**YOUR OBJECTIVE**
Using the listing below, set down each line from the line containing "drum_outer_ply();" through the line containing "bpy.data.objects.remove(obj)", both ends included, exactly and with nothing added.
— begin MATERIAL SHOWN —
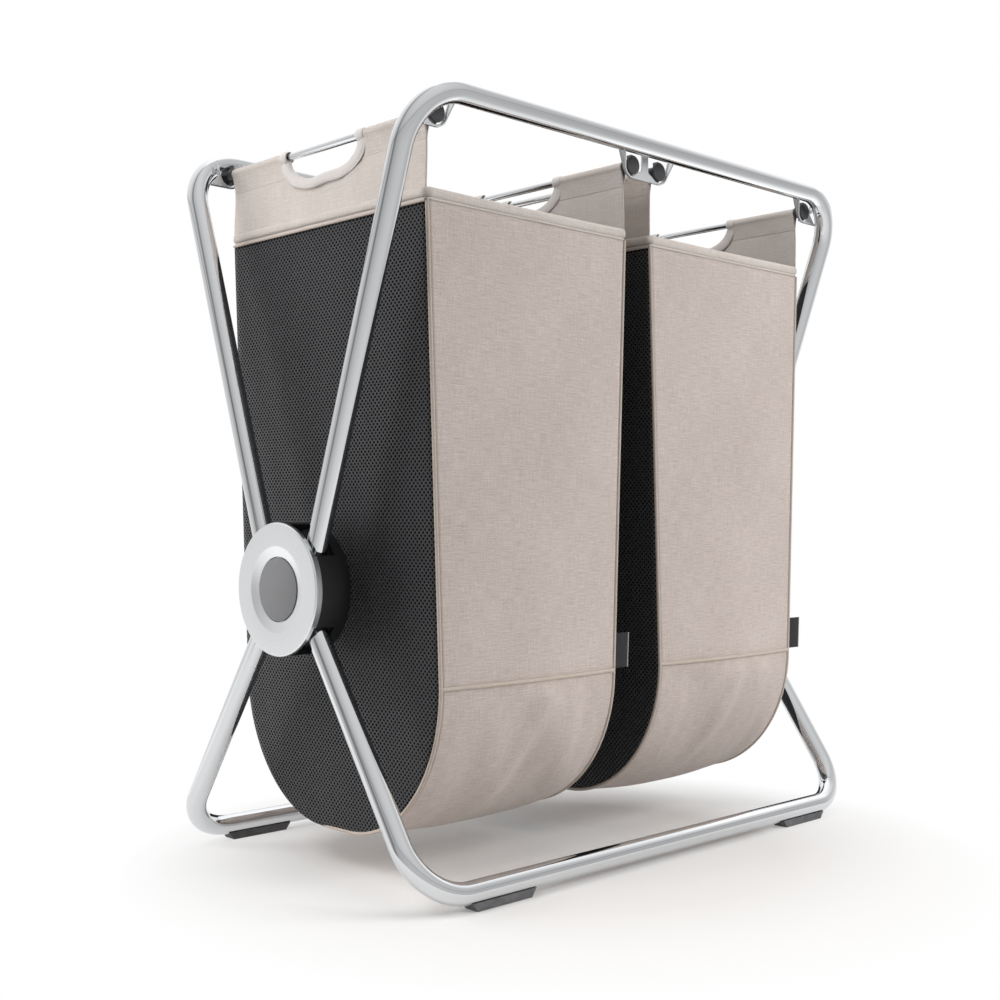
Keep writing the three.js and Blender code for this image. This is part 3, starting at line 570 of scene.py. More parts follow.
hubs = {
    "radius": 66.6 * mm,
    "faceX": 363 * mm,
    "chamfer": 1.2 * mm,
    "rimBackX": 358 * mm,
    "skirt": 2.4 * mm,
    "coverBackX": 357 * mm,
    "wall": 5 * mm,
    "play": 0.3 * mm,  # between cover and housing
    "housingBackX": 320 * mm,
    "housingEdge": (1.5 * mm, 0.45 * mm),
    "base": 3 * mm,
    "bossRadius": 12.3 * mm,
    "bossEndX": 353.35 * mm,
    "innerBossEndX": 336.5 * mm,
    "boreRadius": 4.3 * mm,
    "recessX": 355.85 * mm,
    "dish": [(0, 3), (0.2, 2.75)],  # mm out from its wall, and in from the face
    "slopeRadius": 43.2 * mm,
    "slope": [(-1.6, 0.45), (-0.9, 0.22), (-0.3, 0.07), (0.4, 0)],  # the same, from slopeRadius
    "rim": [(-0.3, 0), (0, 0.1), (1.1, 1.2), (1.2, 1.5)],  # the same, from the chamfer's start
    "capRadius": 31.7 * mm,
    "capGap": 0.8 * mm,
    "capBackX": 359.35 * mm,
    "capThickness": 1.6 * mm,
    "capEdge": (0.4 * mm, 0.12 * mm),
    "foldTurn": math.radians(19),
    "slotGap": 0.6 * mm,
    "slotMargin": math.radians(0.5),
    "steps": {"ring": 128, "cap": 96, "skirt": 28, "ends": 24, "sides": 32},
}
pivotAxis = (1, 0, 0)
pivotCentre = Vector((0, 0, pivotZ))


def hubPoint(radius, x, side, angle=0):
    return pivotCentre + Vector((side * x, radius * math.cos(angle), radius * math.sin(angle)))


# where a tube's slot in the housing ends, as angles from upright, with the frame open and folded
def slotAngles(sizes):
    along = legLine(sizes, 1)[1]
    lean = math.atan2(abs(along.y), abs(along.z))
    off = sizes["offset"] * math.cos(lean)
    half = tubes["radius"] + hubs["slotGap"]
    opened = lean + math.asin((off + half) / (hubs["radius"] - hubs["wall"])) + hubs["slotMargin"]
    folded = lean + math.asin((off - half) / hubs["radius"]) - hubs["foldTurn"] - hubs["slotMargin"]
    return opened, folded


def hubRing(bm, profile, side, steps):
    points = [hubPoint(radius, x, side) for radius, x in profile]
    spunProfile(bm, points, pivotCentre, pivotAxis, steps)


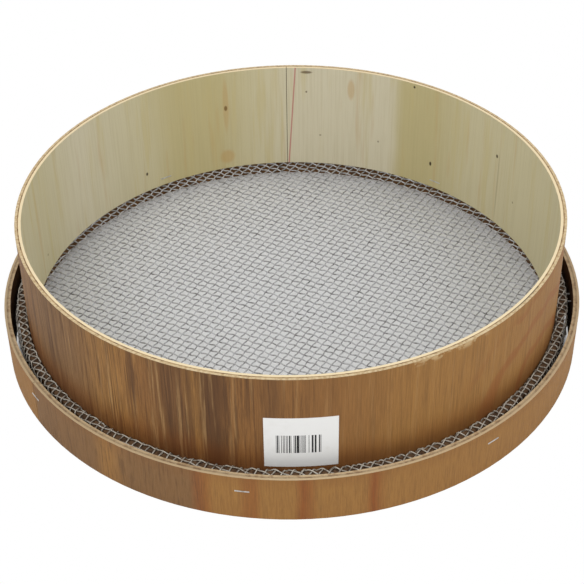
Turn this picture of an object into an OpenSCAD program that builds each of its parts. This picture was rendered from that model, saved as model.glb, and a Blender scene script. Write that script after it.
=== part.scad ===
// Round garden riddle built like a drum sieve. A sheet of woven wire is drawn over
// a clamp ring, a tall bent plywood drum is pressed in from above, and a low rim
// hoop goes round the outside. The foot stands at z = 0 and the axis is Z.

/* [Drum hoop] */
// Outer diameter of the tall drum hoop
drum_d = 425; // [300:1:600]
// Height of the drum hoop above the wire mesh
drum_h = 99.3; // [60:0.1:160]
// Thickness of the brown outer ply of the drum
drum_outer_t = 1.9; // [1:0.1:3]
// Thickness of the dark core ply of the drum
drum_core_t = 0.9; // [0.5:0.1:2]
// Thickness of the pale inner ply of the drum
drum_inner_t = 2.0; // [1:0.1:3]
// Direction of the seam in the inner ply, in degrees
drum_inner_seam = 90.6; // [0:0.1:360]
// Direction of the seam in the outer ply, in degrees
drum_outer_seam = 150; // [0:1:360]
// Direction of the open joint in the core ply, in degrees
drum_core_joint = 322; // [0:1:360]
// Angle that the open joint in the core ply spans
drum_core_open = 10; // [1:0.5:20]

/* [Clamp ring] */
// Height of the clamp ring above the floor
clamp_h = 32.0; // [20:0.5:60]
// Thickness of the brown inner ply of the clamp ring
clamp_inner_t = 1.8; // [1:0.1:3]
// Thickness of the core ply of the clamp ring
clamp_core_t = 1.4; // [0.5:0.1:3]
// Thickness of the outer ply of the clamp ring
clamp_outer_t = 1.8; // [1:0.1:3]

/* [Rim hoop] */
// Height of the low rim hoop
rim_h = 39; // [25:0.5:60]
// Free gap between the folded mesh and the rim hoop
rim_gap = 3.5; // [1:0.1:6]
// Thickness of the pale inner ply of the rim hoop
rim_inner_t = 1.6; // [1:0.1:3]
// Thickness of the core ply of the rim hoop
rim_core_t = 1.5; // [0.5:0.1:3]
// Thickness of the brown outer ply of the rim hoop
rim_outer_t = 1.6; // [1:0.1:3]
// Direction of the seam in the outer ply, in degrees
rim_outer_seam = 213; // [0:1:360]
// Direction of the seam in the inner ply, in degrees
rim_inner_seam = 323; // [0:1:360]

/* [Wire mesh] */
// Height of the underside of the mesh above the floor
mesh_z = 13.5; // [5:0.5:20]
// Diameter of the galvanised wire
wire_d = 1.1; // [0.8:0.1:1.4]
// Distance between neighbouring wires
wire_pitch = 6.1; // [4:0.1:12]
// Only one wire in this many is drawn
wire_step = 4; // [4:1:6]
// Direction of the warp wires, in degrees
warp_angle = 60; // [0:1:90]
// Length of the cut ends that hang outside the clamp ring
tail_h = 9; // [4:0.5:14]

/* [Staples] */
// Width of a staple's crown
staple_w = 10.5; // [8:0.5:14]
// Thickness of the staple wire
staple_t = 0.9; // [0.6:0.1:1.2]
// Depth that a staple's point goes into the ply that holds it
staple_bite = 2.4; // [1:0.1:3]
// Height of the rim staples above the floor
rim_staple_z = 26; // [20:0.5:30]
// Number of rim staples
rim_staple_count = 7; // [3:1:7]
// Angle between neighbouring rim staples
rim_staple_step = 47.6; // [30:0.1:50]
// Direction of the first rim staple, in degrees
rim_staple_start = 213.3; // [205:0.1:220]
// Height of the drum staples above the mesh
drum_staple_up = 7; // [5:0.5:10]
// Number of drum staples
drum_staple_count = 5; // [3:1:8]
// Direction of the first drum staple, in degrees
drum_staple_start = 51; // [40:0.5:60]

/* [Label] */
// Width of the paper label
label_w = 51.7; // [30:0.1:80]
// Height of the paper label
label_h = 45.5; // [20:0.1:60]
// Height of the label's lower edge above the top of the clamp ring
label_up = 2.8; // [2.5:0.1:8]
// Thickness of the paper
label_t = 0.25; // [0.1:0.05:0.5]
// Direction of the middle of the label, in degrees
label_angle = 271.4; // [255:0.1:290]

/* [Hidden] */
$fn = 180;

// Clear width of a butt joint between the two ends of a ply
seam_w = 0.5;
// Spare length that a cut runs past the faces it goes through
over = 1;

// Radii, worked out from the drum outwards and inwards
drum_r = drum_d / 2;
drum_core_r = drum_r - drum_outer_t;
drum_inner_r = drum_core_r - drum_core_t;
drum_bore_r = drum_inner_r - drum_inner_t;
mesh_t = 2 * wire_d;
clamp_r = drum_r + mesh_t;
clamp_core_r = clamp_r + clamp_inner_t;
clamp_outer_r = clamp_core_r + clamp_core_t;
clamp_out_r = clamp_outer_r + clamp_outer_t;
tail_r = clamp_out_r + mesh_t;
rim_bore_r = tail_r + rim_gap;
rim_core_r = rim_bore_r + rim_inner_t;
rim_outer_r = rim_core_r + rim_core_t;
rim_out_r = rim_outer_r + rim_outer_t;

// Heights
drum_z = mesh_z + mesh_t;
drum_top = drum_z + drum_h;
fold_top = clamp_h + mesh_t;
net_step = wire_pitch * wire_step;
net_n = floor((drum_r - net_step / 4) / net_step);

// A closed hoop between two radii and two heights
module hoop(r_in, r_out, z0, z1) {
    difference() {
        translate([0, 0, z0]) cylinder(r = r_out, h = z1 - z0);
        translate([0, 0, z0 - over]) cylinder(r = r_in, h = z1 - z0 + 2 * over);
    }
}

// The slot that a butt joint leaves in a ply
module seam_cut(direction, r_in, r_out, z0, z1) {
    rotate([0, 0, direction])
        translate([r_in - over, -seam_w / 2, z0 - over])
        cube([r_out - r_in + 2 * over, seam_w, z1 - z0 + 2 * over]);
}

// A ply bent round until its two ends meet in a butt joint
module bent_ply(r_in, r_out, z0, z1, direction) {
    difference() {
        hoop(r_in, r_out, z0, z1);
        seam_cut(direction, r_in, r_out, z0, z1);
    }
}

// One staple that lies along the x direction, with its legs from r0 to r1
module staple(r0, r1, crown_at) {
    crown_x = crown_at < r1 ? r0 : r1 - staple_t;
    translate([crown_x, -staple_w / 2, -staple_t / 2]) cube([staple_t, staple_w, staple_t]);
    for (side = [-1, 1])
        translate([r0, side * (staple_w - staple_t) / 2 - staple_t / 2, -staple_t / 2])
        cube([r1 - r0, staple_t, staple_t]);
}

// The depth at which a flat crown as wide as this lies within a round face
function sagitta(r) = r - sqrt(r * r - staple_w * staple_w / 4);

module rim_staple_set() {
    crown_r = rim_out_r + staple_t / 3;
    point_r = clamp_out_r - staple_bite;
    for (i = [0 : rim_staple_count - 1])
        rotate([0, 0, rim_staple_start + i * rim_staple_step])
        translate([0, 0, rim_staple_z])
        staple(point_r, crown_r, crown_r);
}

module drum_staple_set() {
    crown_r = drum_bore_r - sagitta(drum_bore_r) - staple_t / 3;
    point_r = clamp_r + staple_bite;
    for (i = [0 : drum_staple_count - 1])
        rotate([0, 0, drum_staple_start + i * 360 / drum_staple_count])
        translate([0, 0, drum_z + drum_staple_up])
        staple(crown_r, point_r, crown_r);
}

// Straight wires side by side, each cut to the chord of the drum
module wire_row(z) {
    for (i = [-net_n : net_n])
        let (y = i * net_step, half = sqrt(drum_r * drum_r - y * y))
        translate([-half, y, z]) rotate([0, 90, 0]) cylinder(d = wire_d, h = 2 * half, $fn = 16);
}

module drum_outer_ply() {
    color("#9b7346") difference() {
        bent_ply(drum_core_r, drum_r, drum_z, drum_top, drum_outer_seam);
        drum_staple_set();
    }
}

module drum_core_ply() {
    color("#54402c") difference() {
        rotate([0, 0, drum_core_joint + drum_core_open / 2])
            rotate_extrude(angle = 360 - drum_core_open)
            translate([drum_inner_r, drum_z]) square([drum_core_t, drum_h]);
        drum_staple_set();
    }
}

module drum_inner_ply() {
    color("#d3c7a4") difference() {
        bent_ply(drum_bore_r, drum_inner_r, drum_z, drum_top, drum_inner_seam);
        drum_staple_set();
    }
}

module clamp_inner_ply() {
    color("#86623d") difference() {
        hoop(clamp_r, clamp_core_r, 0, clamp_h);
        drum_staple_set();
    }
}

module clamp_core_ply() {
    color("#b89a6c") difference() {
        hoop(clamp_core_r, clamp_outer_r, 0, clamp_h);
        drum_staple_set();
        rim_staple_set();
    }
}

module clamp_outer_ply() {
    color("#86623d") difference() {
        hoop(clamp_outer_r, clamp_out_r, 0, clamp_h);
        rim_staple_set();
    }
}

module rim_inner_ply() {
    color("#bba079") difference() {
        bent_ply(rim_bore_r, rim_core_r, 0, rim_h, rim_inner_seam);
        rim_staple_set();
    }
}

module rim_core_ply() {
    color("#a59375") difference() {
        hoop(rim_core_r, rim_outer_r, 0, rim_h);
        rim_staple_set();
    }
}

module rim_outer_ply() {
    color("#a87f4f") difference() {
        bent_ply(rim_outer_r, rim_out_r, 0, rim_h, rim_outer_seam);
        rim_staple_set();
    }
}

module warp_wires() {
    color("#a9abab") rotate([0, 0, warp_angle]) wire_row(mesh_z + 1.5 * wire_d);
}

module weft_wires() {
    color("#a9abab") rotate([0, 0, warp_angle + 90]) wire_row(mesh_z + 0.5 * wire_d);
}

// The edge of the mesh goes up beside the drum, over the clamp ring and down again
module mesh_fold() {
    color("#8d8a84") difference() {
        union() {
            hoop(drum_r, clamp_r, mesh_z, fold_top);
            hoop(clamp_r, clamp_out_r, clamp_h, fold_top);
            hoop(clamp_out_r, tail_r, clamp_h - tail_h, fold_top);
        }
        drum_staple_set();
        rim_staple_set();
    }
}

module rim_staples() {
    color("#c3c5c4") rim_staple_set();
}

module drum_staples() {
    color("#b4b7b5") drum_staple_set();
}

module label() {
    span = label_w / drum_r * 180 / PI;
    color("#f2f2ee") rotate([0, 0, label_angle - span / 2])
        rotate_extrude(angle = span)
        translate([drum_r, fold_top + label_up - mesh_t]) square([label_t, label_h]);
}

drum_outer_ply();
drum_core_ply();
drum_inner_ply();
clamp_inner_ply();
clamp_core_ply();
clamp_outer_ply();
rim_inner_ply();
rim_core_ply();
rim_outer_ply();
warp_wires();
weft_wires();
mesh_fold();
rim_staples();
drum_staples();
label();
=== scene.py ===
import math
import random

import bpy
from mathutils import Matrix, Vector


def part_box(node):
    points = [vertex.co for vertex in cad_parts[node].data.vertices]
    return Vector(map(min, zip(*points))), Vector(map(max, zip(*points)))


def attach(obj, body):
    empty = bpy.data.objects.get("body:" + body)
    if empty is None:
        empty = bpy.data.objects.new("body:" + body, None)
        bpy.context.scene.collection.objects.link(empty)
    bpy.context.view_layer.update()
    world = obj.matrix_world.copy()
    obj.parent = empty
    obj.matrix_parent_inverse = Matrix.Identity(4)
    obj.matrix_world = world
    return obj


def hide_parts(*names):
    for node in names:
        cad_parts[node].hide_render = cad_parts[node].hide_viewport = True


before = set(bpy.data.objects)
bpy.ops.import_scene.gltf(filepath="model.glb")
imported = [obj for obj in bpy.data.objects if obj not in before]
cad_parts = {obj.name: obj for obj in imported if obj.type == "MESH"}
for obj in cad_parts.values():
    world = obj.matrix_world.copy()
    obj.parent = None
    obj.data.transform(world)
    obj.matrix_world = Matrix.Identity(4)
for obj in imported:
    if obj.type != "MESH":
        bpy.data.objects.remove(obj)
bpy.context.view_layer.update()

bl_info = {
    "name": "Round garden sieve",
    "version": (1, 0, 0),
    "blender": (4, 5, 0),
    "location": "3D View > Sidebar > Sieve",
    "description": "Weaves the wire mesh and finishes the bent wood of a round garden sieve",
    "category": "Object",
}

# The CAD box, and the heights and radii that the hoops give, in metres
MM = 0.001
DRUM_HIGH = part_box("drum_outer_ply")[1]
CLAMP_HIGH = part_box("clamp_outer_ply")[1]
RIM_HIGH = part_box("rim_outer_ply")[1]
WARP_LOW, WARP_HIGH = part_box("warp_wires")
WEFT_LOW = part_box("weft_wires")[0]
DRUM_R = DRUM_HIGH.x
DRUM_TOP = DRUM_HIGH.z
CLAMP_OUT_R = CLAMP_HIGH.x
CLAMP_TOP = CLAMP_HIGH.z
RIM_OUT_R = RIM_HIGH.x
RIM_TOP = RIM_HIGH.z
WIRE_D = WARP_HIGH.z - WARP_LOW.z
MESH_MID = (WARP_HIGH.z + WEFT_LOW.z) / 2

# The folded margin: its bends, and how its cut ends stray and stand off the ring
FOLD_BEND = 1.4 * MM
TAIL_FLARE = 0.12
FOLD_CRIMP = 0.8
CUT_SHORTEST = -3.5
CUT_LONGEST = 1.0
SPLAY_MOST = 0.7
SPLAY_FROM = 26 * MM
SPLAY_RUN = 10 * MM

# The block of bars on the label, in degrees from the front and metres above the floor
BARS_LEFT = -3.3
BARS_RIGHT = 5.2
BARS_LOW = 48 * MM
BARS_HIGH = 64.5 * MM
BARS_PER_DEGREE = 9.0

# How far below a hoop's top its cut edge begins and is full, and the size of the white floor
CUT_FROM = 0.35 * MM
CUT_FULL = 0.15 * MM
FLOOR_SIZE = 80.0


def paint(red, green, blue):
    """A colour written as it looks on a screen, 0 to 255, turned into scene values."""
    def linear(part):
        part = part / 255
        return part / 12.92 if part <= 0.04045 else ((part + 0.055) / 1.055) ** 2.4
    return (linear(red), linear(green), linear(blue), 1.0)


class SieveMesh(bpy.types.PropertyGroup):
    """Sizes of the woven wire."""
    pitch: bpy.props.FloatProperty(
        name="Wire pitch", description="Distance between neighbouring wires",
        default=6.1 * MM, unit="LENGTH")
    warp_angle: bpy.props.FloatProperty(
        name="Warp direction", description="Direction in which the warp wires run",
        default=math.radians(60), subtype="ANGLE")
    margin: bpy.props.FloatProperty(
        name="Margin", description="Width of the edge that is folded over the clamp ring",
        default=36 * MM, unit="LENGTH")
    samples: bpy.props.IntProperty(
        name="Bends", description="Points along a wire between two crossings", default=4)


class SieveColours(bpy.types.PropertyGroup):
    """Colour of the woven wire."""
    zinc: bpy.props.FloatVectorProperty(
        name="Zinc", description="Colour of the galvanised wire",
        default=paint(182, 182, 184), size=4, subtype="COLOR")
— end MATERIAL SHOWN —
**RESPONSE TO THE EXERCISE**
drum_outer_ply();
drum_core_ply();
drum_inner_ply();
clamp_inner_ply();
clamp_core_ply();
clamp_outer_ply();
rim_inner_ply();
rim_core_ply();
rim_outer_ply();
warp_wires();
weft_wires();
mesh_fold();
rim_staples();
drum_staples();
label();
=== scene.py ===
import math
import random

import bpy
from mathutils import Matrix, Vector


def part_box(node):
    points = [vertex.co for vertex in cad_parts[node].data.vertices]
    return Vector(map(min, zip(*points))), Vector(map(max, zip(*points)))


def attach(obj, body):
    empty = bpy.data.objects.get("body:" + body)
    if empty is None:
        empty = bpy.data.objects.new("body:" + body, None)
        bpy.context.scene.collection.objects.link(empty)
    bpy.context.view_layer.update()
    world = obj.matrix_world.copy()
    obj.parent = empty
    obj.matrix_parent_inverse = Matrix.Identity(4)
    obj.matrix_world = world
    return obj


def hide_parts(*names):
    for node in names:
        cad_parts[node].hide_render = cad_parts[node].hide_viewport = True


before = set(bpy.data.objects)
bpy.ops.import_scene.gltf(filepath="model.glb")
imported = [obj for obj in bpy.data.objects if obj not in before]
cad_parts = {obj.name: obj for obj in imported if obj.type == "MESH"}
for obj in cad_parts.values():
    world = obj.matrix_world.copy()
    obj.parent = None
    obj.data.transform(world)
    obj.matrix_world = Matrix.Identity(4)
for obj in imported:
    if obj.type != "MESH":
        bpy.data.objects.remove(obj)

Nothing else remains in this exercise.